Repeat each line exactly, leaving nothing out.

#### Information provided ####

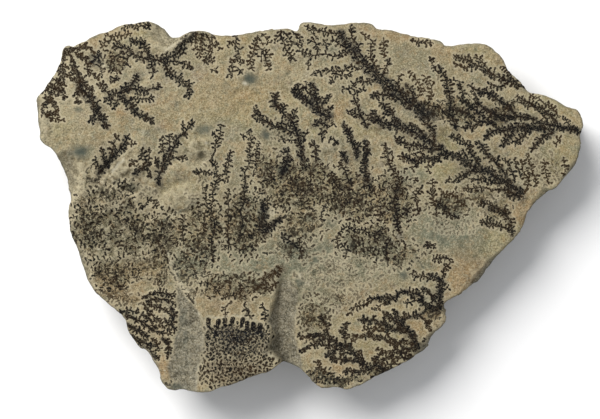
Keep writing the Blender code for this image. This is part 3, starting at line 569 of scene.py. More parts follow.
WARM_AREAS = (
    (118, 111, 9, 4, 0, 0.8), (96, 43, 8, 5, 0, 0.6), (168, 125, 8, 4, 0, 0.5), (70, 96, 10, 14, 0, 0.35),
    (246, 95, 9, 6, 0, 0.7), (339, 111, 8, 11, 0, 0.7), (470, 132, 14, 6, 0, 0.4),
    (515, 143, 9, 6, 0, 0.6), (222, 100, 16, 7, 0, 0.4), (470, 280, 30, 22, 45, 0.9),
    (164, 368, 8, 14, -15, 1), (228, 300, 36, 16, 0, 0.6), (150, 335, 20, 16, 30, 0.6),
    (120, 292, 34, 12, 20, 0.7), (420, 325, 20, 14, 0, 0.6), (338, 366, 18, 9, 0, 0.7),
    (524, 212, 14, 22, -40, 0.7), (240, 95, 50, 20, 0, 0.35), (390, 34, 40, 8, 8, 0.5),
    (340, 112, 16, 16, 0, 0.4), (445, 318, 12, 20, 0, 0.7), (90, 98, 20, 30, 0, 0.3),
    (122, 32, 20, 6, -15, 0.7), (232, 38, 22, 6, 0, 0.5), (500, 60, 24, 10, 0, 0.3),
    (140, 270, 24, 14, 0, 0.5), (240, 372, 34, 14, 0, 0.45), (445, 52, 30, 8, 15, 0.5),
    (570, 120, 12, 12, 0, 0.4), (375, 300, 24, 14, 0, 0.35), (100, 140, 14, 10, 0, 0.3),
)
# Pale areas, some of them painted highlights: the lit rim of the left edge and lit edges of small lumps and
# chips.
PALE_AREAS_AND_HIGHLIGHTS = (
    (74, 90, 34, 36, 0, 0.75), (150, 76, 40, 16, 20, 0.45), (280, 72, 60, 18, 0, 0.25),
    (180, 195, 22, 12, -10, 0.6), (196, 146, 12, 10, 0, 0.5), (128, 160, 12, 14, 30, 0.6),
    (76, 188, 8, 32, 5, 1), (122, 168, 8, 12, -40, 0.8), (84, 265, 6, 22, -25, 0.6),
    (44, 125, 8, 18, -10, 0.9), (178, 42, 18, 10, -30, 1), (205, 135, 14, 12, 0, 0.4),
    (340, 260, 16, 14, 0, 0.4), (113, 204, 10, 8, 0, 0.5), (196, 160, 14, 8, 0, 0.5),
    (330, 144, 10, 8, 0, 0.4), (165, 34, 14, 14, 0, 0.95), (58, 160, 10, 20, -20, 0.65),
    (205, 90, 30, 20, 0, 0.2), (272, 213, 4, 5, 0, 0.6), (412, 116, 10, 4, 20, 0.4),
)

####

Reply to the exercise =
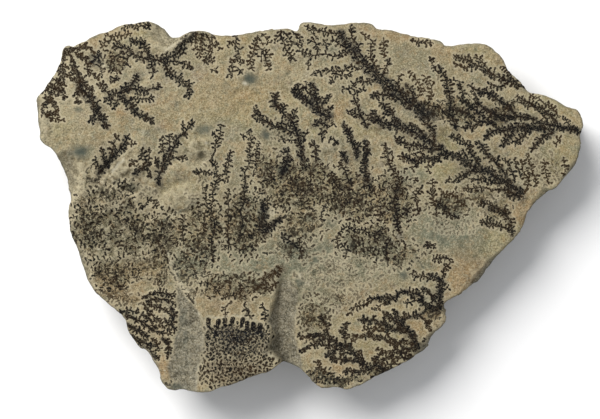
Keep writing the Blender code for this image. This is part 3, starting at line 569 of scene.py. More parts follow.
WARM_AREAS = (
    (118, 111, 9, 4, 0, 0.8), (96, 43, 8, 5, 0, 0.6), (168, 125, 8, 4, 0, 0.5), (70, 96, 10, 14, 0, 0.35),
    (246, 95, 9, 6, 0, 0.7), (339, 111, 8, 11, 0, 0.7), (470, 132, 14, 6, 0, 0.4),
    (515, 143, 9, 6, 0, 0.6), (222, 100, 16, 7, 0, 0.4), (470, 280, 30, 22, 45, 0.9),
    (164, 368, 8, 14, -15, 1), (228, 300, 36, 16, 0, 0.6), (150, 335, 20, 16, 30, 0.6),
    (120, 292, 34, 12, 20, 0.7), (420, 325, 20, 14, 0, 0.6), (338, 366, 18, 9, 0, 0.7),
    (524, 212, 14, 22, -40, 0.7), (240, 95, 50, 20, 0, 0.35), (390, 34, 40, 8, 8, 0.5),
    (340, 112, 16, 16, 0, 0.4), (445, 318, 12, 20, 0, 0.7), (90, 98, 20, 30, 0, 0.3),
    (122, 32, 20, 6, -15, 0.7), (232, 38, 22, 6, 0, 0.5), (500, 60, 24, 10, 0, 0.3),
    (140, 270, 24, 14, 0, 0.5), (240, 372, 34, 14, 0, 0.45), (445, 52, 30, 8, 15, 0.5),
    (570, 120, 12, 12, 0, 0.4), (375, 300, 24, 14, 0, 0.35), (100, 140, 14, 10, 0, 0.3),
)
# Pale areas, some of them painted highlights: the lit rim of the left edge and lit edges of small lumps and
# chips.
PALE_AREAS_AND_HIGHLIGHTS = (
    (74, 90, 34, 36, 0, 0.75), (150, 76, 40, 16, 20, 0.45), (280, 72, 60, 18, 0, 0.25),
    (180, 195, 22, 12, -10, 0.6), (196, 146, 12, 10, 0, 0.5), (128, 160, 12, 14, 30, 0.6),
    (76, 188, 8, 32, 5, 1), (122, 168, 8, 12, -40, 0.8), (84, 265, 6, 22, -25, 0.6),
    (44, 125, 8, 18, -10, 0.9), (178, 42, 18, 10, -30, 1), (205, 135, 14, 12, 0, 0.4),
    (340, 260, 16, 14, 0, 0.4), (113, 204, 10, 8, 0, 0.5), (196, 160, 14, 8, 0, 0.5),
    (330, 144, 10, 8, 0, 0.4), (165, 34, 14, 14, 0, 0.95), (58, 160, 10, 20, -20, 0.65),
    (205, 90, 30, 20, 0, 0.2), (272, 213, 4, 5, 0, 0.6), (412, 116, 10, 4, 20, 0.4),
)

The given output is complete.